A few years later, in 1904 Nehale Mpingana and the Hai//om men attacked the troops and completely destroyed the fort. The fort was later rebuilt and remains one of the major attractions in Namutoni.

white coloured namutoni fort
Namutoni fort in Etosha National Park. Image Credit: African Tourer

In 1907, the governor of German Southwest Africa declared the area a game reserve after accepting a proposition made in 1902 by one of the district administrators of a town near Etosha. This was done in an attempt to keep hunters and poachers away and protect the animals.

Some studies suggest that the area was only made a game reserve after the authorities realized the economic benefits from it by selling the meat of the wild game, producing and selling animal products.

Nevertheless, by 1907, the hunting of certain species was banned and there was a rise in the population of some of the animals that were at the brink of extinction earlier.

 

Period of South African Rule to Post Independence

The place, however, wasn’t immediately open for public viewing. Tourists had to wait another 50 years or so but, to make it more accommodating for tourists, the authorities had the Hai//om people forcefully relocated without any compensation. Taking their home and culture away from them and compelling them to lead a completely different lifestyle. It wasn’t before the early 21st century, that the government acknowledged the fact that the place where Etosha National Park stands today really belongs to the Hai//om people. Moreover, they’re devising a plan to rehabilitate them to those lands.

In  1967, the game reserve was declared a national park during South African rule. Back then, the park was 100,000 km2 in area, but it decreased to 1/4th of its size over the years.

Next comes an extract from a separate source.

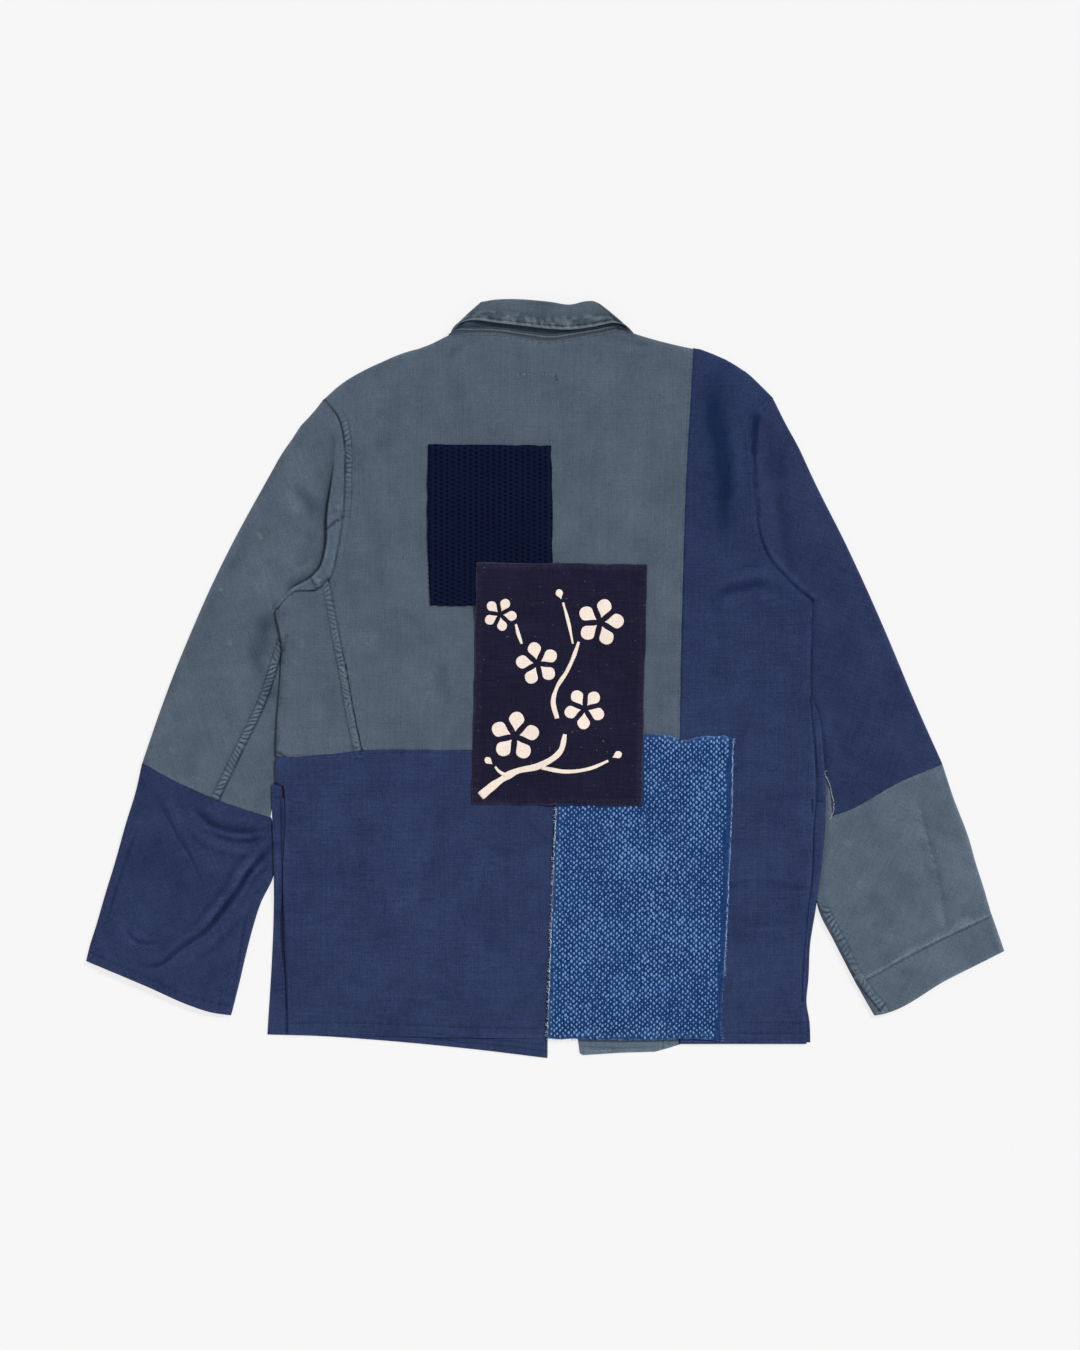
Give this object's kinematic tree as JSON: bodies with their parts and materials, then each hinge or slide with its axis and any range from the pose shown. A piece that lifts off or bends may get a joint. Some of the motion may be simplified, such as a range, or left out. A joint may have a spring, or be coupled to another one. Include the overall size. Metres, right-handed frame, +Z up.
{
  "type": "patched boro work jacket laid flat",
  "caption": "Patched indigo work jacket laid flat on its front with its back up, sleeves spread, collar folded over, with sewn cloth patches on the back.",
  "frame": {"origin": "on the surface that the jacket lies on, under the middle of its outline", "axes": "+X across the back to the right of the view, +Y up the back towards the collar, +Z up from the surface"},
  "size_m": [0.9352, 0.7726, 0.0111],
  "materials": {
    "grey_green_cotton": "washed, worn plain cotton",
    "navy_cotton": "washed plain cotton",
    "dark_knit": "open dark knit",
    "dark_indigo": "matte dark cotton with a pale print",
    "sashiko_blue": "slubby woven cotton with pale stitches and frayed edges"
  },
  "bodies": {
    "root": {"back_upper": "grey_green_cotton", "back_lower_left": "navy_cotton", "back_right": "navy_cotton", "front_left_upper": "grey_green_cotton", "front_left_lower": "navy_cotton", "front_right_side": "navy_cotton", "front_right": "grey_green_cotton", "sleeve_left_upper": "grey_green_cotton", "sleeve_left_lower": "navy_cotton", "sleeve_right_upper": "navy_cotton", "sleeve_right_lower": "grey_green_cotton", "sleeve_right_cuff": "grey_green_cotton", "collar_stand": "grey_green_cotton", "collar_fall": "grey_green_cotton", "patch_knit": "dark_knit", "patch_indigo": "dark_indigo", "patch_sashiko": "sashiko_blue"}
  },
  "joints": []
}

Tourism in Etosha really took off in the 70s, attracting tourists with safaris and viewing wild animals in their natural habitat. And, even today, it is an important spot not only for tourists but also for the protection of the animals and their habitat, as the park makes immense efforts for their conservation.

 

Biodiversity 

The Etosha pan is a vast space covering around a quarter of the area of the entire park. The salt pan is said to have formed 10 million years ago. At that time, the pan was a lake and was supplied with water flowing from the northern Kunene River, in Angola. However, somewhere in the middle, tectonic plate movements changed the course of the river, cutting off the lake’s water source. Today, only remnants of that lake stretch 130km in length and 50km in width in certain places, leaving behind just a saline clay floor.

the vast barren saline etosha pan
Vast Etosha salt Pan. Image Credit: Wikimedia Commons

This unique environment has gained the Etosha Pan a UNESCO World Heritage Site status.

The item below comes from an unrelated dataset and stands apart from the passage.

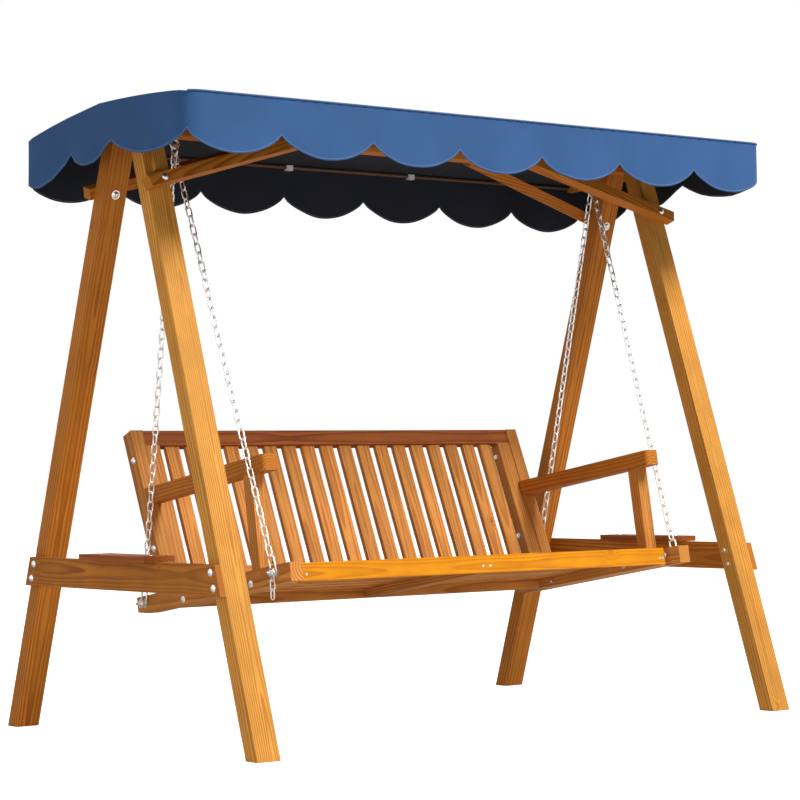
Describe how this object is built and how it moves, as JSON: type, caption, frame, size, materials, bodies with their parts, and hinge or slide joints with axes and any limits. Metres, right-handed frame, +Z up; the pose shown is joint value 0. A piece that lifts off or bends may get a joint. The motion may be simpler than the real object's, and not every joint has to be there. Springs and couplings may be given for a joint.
{
  "type": "porch swing",
  "caption": "Timber porch swing: a slatted bench on chains between two A-frames, with side trays and a tilting fabric canopy with a scalloped edge.",
  "frame": {"origin": "on the ground under the middle of the frame", "axes": "+X to the sitter's left along the bench (right in the front view), +Y to the back of the bench, +Z up"},
  "size_m": [2.1, 1.256, 1.706],
  "materials": {
    "larch": "stained, satin",
    "larch_pale": "stained, satin",
    "zinc": "bright zinc plated",
    "canopy_cloth": "matt woven cloth",
    "pole_paint": "brown satin paint",
    "clip_plastic": "matt white"
  },
  "bodies": {
    "frame": {"beam_top": "larch", "frame_bolts": "zinc", "frame_nuts": "zinc", "frame_washers": "zinc", "hanger_eyes": "zinc", "hanger_nuts": "zinc", "leg_cleats": "larch", "leg_front_left": "larch", "leg_front_right": "larch", "leg_rear_left": "larch", "leg_rear_right": "larch", "strut_front_left": "larch", "strut_front_right": "larch", "strut_rear_left": "larch", "strut_rear_right": "larch", "strut_spacers": "larch", "tie_lower_left": "larch", "tie_lower_right": "larch", "tray_left": "larch", "tray_right": "larch", "tray_screws": "zinc"},
    "bench": {"arm_post_left": "larch", "arm_post_right": "larch", "armrest_left": "larch", "armrest_right": "larch", "back_bottom_rail": "larch", "back_end_board_left": "larch", "back_end_board_right": "larch", "back_slats": "larch", "back_top_rail": "larch", "bearer_left": "larch", "bearer_middle": "larch", "bearer_right": "larch", "bench_bolts": "zinc", "bench_nuts": "zinc", "bench_screws": "zinc", "bench_washers": "zinc", "chain_front_left": "zinc", "chain_front_right": "zinc", "chain_rear_left": "zinc", "chain_rear_right": "zinc", "chain_rings": "zinc", "chain_tail": "zinc", "rail_left": "larch", "rail_right": "larch", "seat_front_slat": "larch_pale", "seat_rear_rail": "larch", "seat_slats": "larch", "stile_left": "larch", "stile_right": "larch"},
    "canopy": {"canopy_arm_left": "larch", "canopy_arm_right": "larch", "canopy_clips": "clip_plastic", "canopy_cloth": "canopy_cloth", "canopy_pivot_bolts": "zinc", "canopy_pole_front": "pole_paint", "canopy_pole_rear": "pole_paint", "canopy_pole_ridge": "pole_paint"}
  },
  "joints": [
    {"name": "bench_swing", "type": "hinge", "parent": "frame", "child": "bench", "pos_m": [0, 0, 1.61], "axis": [1, 0, 0], "range_deg": [-25, 25]},
    {"name": "canopy_tilt", "type": "hinge", "parent": "frame", "child": "canopy", "pos_m": [0, 0, 1.66], "axis": [1, 0, 0], "range_deg": [-8, 8]}
  ]
}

Contrary to what researchers say, the Hai//om tribe have their own story about the formation of the pan. According to legend, a village in that area was once raided and its people were brutally murdered. Only one woman survived the event and in her grief of losing her family and people, she cried. She cried so much that her tears formed a lake. Once the lake dried, it left behind the salt pan.

When it rains, the rainwater floods the pan, creating a shallow lake. That water, however, is too saline for animals to drink. On the other hand, it acts as the ideal breeding ground for water birds like flamingos and pelicans.

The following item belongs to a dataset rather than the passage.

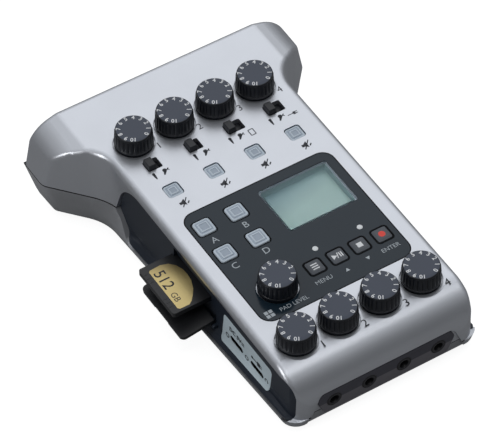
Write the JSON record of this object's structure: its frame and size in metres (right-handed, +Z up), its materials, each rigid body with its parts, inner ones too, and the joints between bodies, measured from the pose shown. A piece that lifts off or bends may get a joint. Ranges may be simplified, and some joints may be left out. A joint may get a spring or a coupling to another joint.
{
  "type": "podcast recorder",
  "caption": "Desktop podcast recorder with gain and volume knobs, mute keys, sound pads, display, rear microphone inputs and front phones sockets.",
  "frame": {"origin": "middle of the footprint, at the bottom of the rubber feet", "axes": "+X to the right of a person at the front, +Y towards the rear microphone inputs, +Z up"},
  "size_m": [0.112, 0.156, 0.0462],
  "materials": {
    "silver_plastic": "fine satin moulding",
    "shell_grey": "matt moulding",
    "side_black": "fine matt grain",
    "overlay_slate": "smooth matt film",
    "knob_black": "ribbed, matt",
    "key_grey": "soft matt",
    "key_dark": "soft matt",
    "window_clear": "clear polished",
    "display_grey": "glossy",
    "plate_grey": "printed film",
    "steel": "brushed",
    "nickel": "plated",
    "board_green": "solder mask",
    "foot_rubber": "soft matt",
    "led_clear": "clear lens",
    "card_black": "printed label"
  },
  "bodies": {
    "housing": {"top_shell": "silver_plastic", "bottom_shell": "shell_grey", "left_side_panel": "side_black", "right_side_panel": "side_black", "front_jack_strip": "side_black", "rear_connector_panel": "side_black", "control_overlay": "overlay_slate", "display_window": "window_clear", "lcd_module": "display_grey", "control_board": "board_green", "main_board": "board_green", "potentiometers": "steel", "switch_bodies": "steel", "status_leds": "led_clear", "battery_contacts": "nickel", "rubber_feet": "foot_rubber", "case_screws": "steel", "port_plate": "plate_grey", "usb_ports": "nickel", "card_socket": "steel", "headphone_jacks": "side_black", "xlr_connectors": "side_black", "phone_jack": "side_black", "adapter_port": "side_black"},
    "battery_cover_body": {"battery_cover": "shell_grey"},
    "memory_card_body": {"memory_card": "card_black"},
    "card_cover_body": {"card_cover": "side_black"},
    "power_slider_body": {"power_slider": "side_black"},
    "adapter_cover_body": {"adapter_cover": "side_black"},
    "pad_level_knob_body": {"pad_level_knob": "knob_black"},
    "gain_knob_1_body": {"gain_knob_1": "knob_black"},
    "volume_knob_1_body": {"volume_knob_1": "knob_black"},
    "input_switch_1_body": {"input_switch_1": "key_dark"},
    "mute_button_1_body": {"mute_button_1": "key_grey"},
    "xlr_latch_1_body": {"xlr_latch_1": "steel"},
    "gain_knob_2_body": {"gain_knob_2": "knob_black"},
    "volume_knob_2_body": {"volume_knob_2": "knob_black"},
    "input_switch_2_body": {"input_switch_2": "key_dark"},
    "mute_button_2_body": {"mute_button_2": "key_grey"},
    "xlr_latch_2_body": {"xlr_latch_2": "steel"},
    "gain_knob_3_body": {"gain_knob_3": "knob_black"},
    "volume_knob_3_body": {"volume_knob_3": "knob_black"},
    "input_switch_3_body": {"input_switch_3": "key_dark"},
    "mute_button_3_body": {"mute_button_3": "key_grey"},
    "xlr_latch_3_body": {"xlr_latch_3": "steel"},
    "gain_knob_4_body": {"gain_knob_4": "knob_black"},
    "volume_knob_4_body": {"volume_knob_4": "knob_black"},
    "input_switch_4_body": {"input_switch_4": "key_dark"},
    "mute_button_4_body": {"mute_button_4": "key_grey"},
    "xlr_latch_4_body": {"xlr_latch_4": "steel"},
    "pad_button_a_body": {"pad_button_a": "key_grey"},
    "pad_button_b_body": {"pad_button_b": "key_grey"},
    "pad_button_c_body": {"pad_button_c": "key_grey"},
    "pad_button_d_body": {"pad_button_d": "key_grey"},
    "menu_button_body": {"menu_button": "key_dark"},
    "play_button_body": {"play_button": "key_dark"},
    "stop_button_body": {"stop_button": "key_dark"},
    "record_button_body": {"record_button": "key_dark"}
  },
  "joints": [
    {"name": "gain_turn_1", "type": "hinge", "parent": "housing", "child": "gain_knob_1_body", "pos_m": [-0.0255, 0.04609, 0.0385], "axis": [0, -0.1002, 0.995], "range_deg": [-150, 150]},
    {"name": "volume_turn_1", "type": "hinge", "parent": "housing", "child": "volume_knob_1_body", "pos_m": [-0.0255, -0.06102, 0.02772], "axis": [0, -0.1002, 0.995], "range_deg": [-150, 150]},
    {"name": "input_slide_1", "type": "slide", "parent": "housing", "child": "input_switch_1_body", "axis": [1, 0, 0], "range_m": [0, 0.0022]},
    {"name": "mute_press_1", "type": "slide", "parent": "housing", "child": "mute_button_1_body", "axis": [0, 0.1002, -0.995], "range_m": [0, 0.0008], "stiffness_N_per_m": 1000, "springref_m": -0.0002},
    {"name": "latch_press_1", "type": "slide", "parent": "housing", "child": "xlr_latch_1_body", "axis": [0, -0.995, -0.1002], "range_m": [0, 0.0015], "stiffness_N_per_m": 600, "springref_m": -0.0003},
    {"name": "gain_turn_2", "type": "hinge", "parent": "housing", "child": "gain_knob_2_body", "pos_m": [-0.0085, 0.04609, 0.0385], "axis": [0, -0.1002, 0.995], "range_deg": [-150, 150]},
    {"name": "volume_turn_2", "type": "hinge", "parent": "housing", "child": "volume_knob_2_body", "pos_m": [-0.0085, -0.06102, 0.02772], "axis": [0, -0.1002, 0.995], "range_deg": [-150, 150]},
    {"name": "input_slide_2", "type": "slide", "parent": "housing", "child": "input_switch_2_body", "axis": [1, 0, 0], "range_m": [0, 0.0022]},
    {"name": "mute_press_2", "type": "slide", "parent": "housing", "child": "mute_button_2_body", "axis": [0, 0.1002, -0.995], "range_m": [0, 0.0008], "stiffness_N_per_m": 1000, "springref_m": -0.0002},
    {"name": "latch_press_2", "type": "slide", "parent": "housing", "child": "xlr_latch_2_body", "axis": [0, -0.995, -0.1002], "range_m": [0, 0.0015], "stiffness_N_per_m": 600, "springref_m": -0.0003},
    {"name": "gain_turn_3", "type": "hinge", "parent": "housing", "child": "gain_knob_3_body", "pos_m": [0.0085, 0.04609, 0.0385], "axis": [0, -0.1002, 0.995], "range_deg": [-150, 150]},
    {"name": "volume_turn_3", "type": "hinge", "parent": "housing", "child": "volume_knob_3_body", "pos_m": [0.0085, -0.06102, 0.02772], "axis": [0, -0.1002, 0.995], "range_deg": [-150, 150]},
    {"name": "input_slide_3", "type": "slide", "parent": "housing", "child": "input_switch_3_body", "axis": [1, 0, 0], "range_m": [0, 0.0035]},
    {"name": "mute_press_3", "type": "slide", "parent": "housing", "child": "mute_button_3_body", "axis": [0, 0.1002, -0.995], "range_m": [0, 0.0008], "stiffness_N_per_m": 1000, "springref_m": -0.0002},
    {"name": "latch_press_3", "type": "slide", "parent": "housing", "child": "xlr_latch_3_body", "axis": [0, -0.995, -0.1002], "range_m": [0, 0.0015], "stiffness_N_per_m": 600, "springref_m": -0.0003},
    {"name": "gain_turn_4", "type": "hinge", "parent": "housing", "child": "gain_knob_4_body", "pos_m": [0.0255, 0.04609, 0.0385], "axis": [0, -0.1002, 0.995], "range_deg": [-150, 150]},
    {"name": "volume_turn_4", "type": "hinge", "parent": "housing", "child": "volume_knob_4_body", "pos_m": [0.0255, -0.06102, 0.02772], "axis": [0, -0.1002, 0.995], "range_deg": [-150, 150]},
    {"name": "input_slide_4", "type": "slide", "parent": "housing", "child": "input_switch_4_body", "axis": [1, 0, 0], "range_m": [0, 0.0035]},
    {"name": "mute_press_4", "type": "slide", "parent": "housing", "child": "mute_button_4_body", "axis": [0, 0.1002, -0.995], "range_m": [0, 0.0008], "stiffness_N_per_m": 1000, "springref_m": -0.0002},
    {"name": "latch_press_4", "type": "slide", "parent": "housing", "child": "xlr_latch_4_body", "axis": [0, -0.995, -0.1002], "range_m": [0, 0.0015], "stiffness_N_per_m": 600, "springref_m": -0.0003},
    {"name": "pad_level_turn", "type": "hinge", "parent": "housing", "child": "pad_level_knob_body", "pos_m": [-0.01835, -0.03798, 0.03004], "axis": [0, -0.1002, 0.995], "range_deg": [-150, 150]},
    {"name": "pad_press_a", "type": "slide", "parent": "housing", "child": "pad_button_a_body", "axis": [0, 0.1002, -0.995], "range_m": [0, 0.0008], "stiffness_N_per_m": 1000, "springref_m": -0.0002},
    {"name": "pad_press_b", "type": "slide", "parent": "housing", "child": "pad_button_b_body", "axis": [0, 0.1002, -0.995], "range_m": [0, 0.0008], "stiffness_N_per_m": 1000, "springref_m": -0.0002},
    {"name": "pad_press_c", "type": "slide", "parent": "housing", "child": "pad_button_c_body", "axis": [0, 0.1002, -0.995], "range_m": [0, 0.0008], "stiffness_N_per_m": 1000, "springref_m": -0.0002},
    {"name": "pad_press_d", "type": "slide", "parent": "housing", "child": "pad_button_d_body", "axis": [0, 0.1002, -0.995], "range_m": [0, 0.0008], "stiffness_N_per_m": 1000, "springref_m": -0.0002},
    {"name": "menu_press", "type": "slide", "parent": "housing", "child": "menu_button_body", "axis": [0, 0.1002, -0.995], "range_m": [0, 0.0008], "stiffness_N_per_m": 1000, "springref_m": -0.0002},
    {"name": "play_press", "type": "slide", "parent": "housing", "child": "play_button_body", "axis": [0, 0.1002, -0.995], "range_m": [0, 0.0008], "stiffness_N_per_m": 1000, "springref_m": -0.0002},
    {"name": "stop_press", "type": "slide", "parent": "housing", "child": "stop_button_body", "axis": [0, 0.1002, -0.995], "range_m": [0, 0.0008], "stiffness_N_per_m": 1000, "springref_m": -0.0002},
    {"name": "record_press", "type": "slide", "parent": "housing", "child": "record_button_body", "axis": [0, 0.1002, -0.995], "range_m": [0, 0.0008], "stiffness_N_per_m": 1000, "springref_m": -0.0002},
    {"name": "card_slide", "type": "slide", "parent": "housing", "child": "memory_card_body", "axis": [-1, 0, 0], "range_m": [-0.011, 0.01]},
    {"name": "card_cover_swing", "type": "hinge", "parent": "housing", "child": "card_cover_body", "pos_m": [-0.0379, -0.01118, 0.01334], "axis": [0, 0.995, 0.1002], "range_deg": [-19, 14]},
    {"name": "power_slide", "type": "slide", "parent": "housing", "child": "power_slider_body", "axis": [0, 0.995, 0.1002], "range_m": [-0.002, 0.0025]},
    {"name": "adapter_cover_pull", "type": "slide", "parent": "housing", "child": "adapter_cover_body", "axis": [1, 0, 0], "range_m": [0, 0.008]},
    {"name": "battery_cover_swing", "type": "hinge", "parent": "housing", "child": "battery_cover_body", "pos_m": [0, 0.01259, 0.0026], "axis": [-1, 0, 0], "range_deg": [0, 75]}
  ]
}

wildlife near a waterhole in etosha national park
Wildlife near a waterhole. Image Credit: Namibia Tours & Safaris

The area around the pan is fairly barren but there are some patches of grass and shrubs that make an appearance after rainfall. The further the distance from the pan, the more the grass and shrubs, especially the kinds that are perennial. This sustains large and diverse wildlife such as giraffes, zebras, oryx, ostriches, springboks, kudu, elephants, black-footed cats, the native white quilled bustard, the Etosha agama and other types of smaller mammals, birds and reptiles.

The rarest sort of animal that thrives in Etosha, is the black rhino, a highly endangered animal that roams freely in the vast enclosure.

black rhino in etosha national park
Black Rhino. Image Credit: Romina Facchi

Such a variety and population of animals also attract predators, so lions, leopards, cheetahs and hyenas also thrive close to their buffet of prey.

The animals roam around the park freely, living in their natural habitat; foraging the land for food and finding natural springs or watering holes for water. The saline environment and limited vegetation don’t make it easy for the animals, so, only the fittest survive.

 

The Etosha Experience

It is safe to say that Etosha National Park is on the itinerary of all tourists visiting Namibia as it is the number one tourist destination in the country.

The Etosha Experience revolves around the observation of wildlife in silence, photography, learning about the habitat and animals and, the stay in the park’s luxurious rest camps.

Entering the national park requires an entrance fee, which depends on the number of people in the group, the age and the type of vehicle. Here’s a link to the official website of Etosha National Park, for detailed and updated information on the entrance fees: https://etoshanationalpark.co.za/

A trip to Etosha national park could simply be a day trip, an overnight stay or a 10-day-long trip. The park has the facilities to accommodate your desired trip. They permit viewing the park from personal vehicles, or, alternatively, they offer package tours, guided tours and safaris following designated tracks.

Click here for more information on Etosha National Park safaris.

For overnight stays, they have rest camps with a variety of lodging facilities and amenities, ranging from basic rooms to luxurious chalets. They even have camping arrangements. Additionally, swimming pools, braaing spaces, restaurants, bars, a petrol station, and shops can be found in the camps.

a circular thatched lodge in etosha
Ongava Lodge in Etosha National Park. Image Credit: Africa Odyssey

The rest camps also offer tourists spaces to observe the various natural or man-made waterholes from where they can quietly watch the animals gathering to quench their thirst. The types of animals gathered around these watering holes differ from season to season. For example, in the winters (June to September), the climate is drier, thus, making it harder for animals to find water sources, so they all crowd the waterholes. However, in summer (October to March), there is plenty of rainfall, so the water is captured in the dents of the barren land, providing enough water for the animals to not make frequent appearances in the waterholes. As a result, it would be harder to spot animals. Hence, it is best to plan prior to making the trip to Etosha.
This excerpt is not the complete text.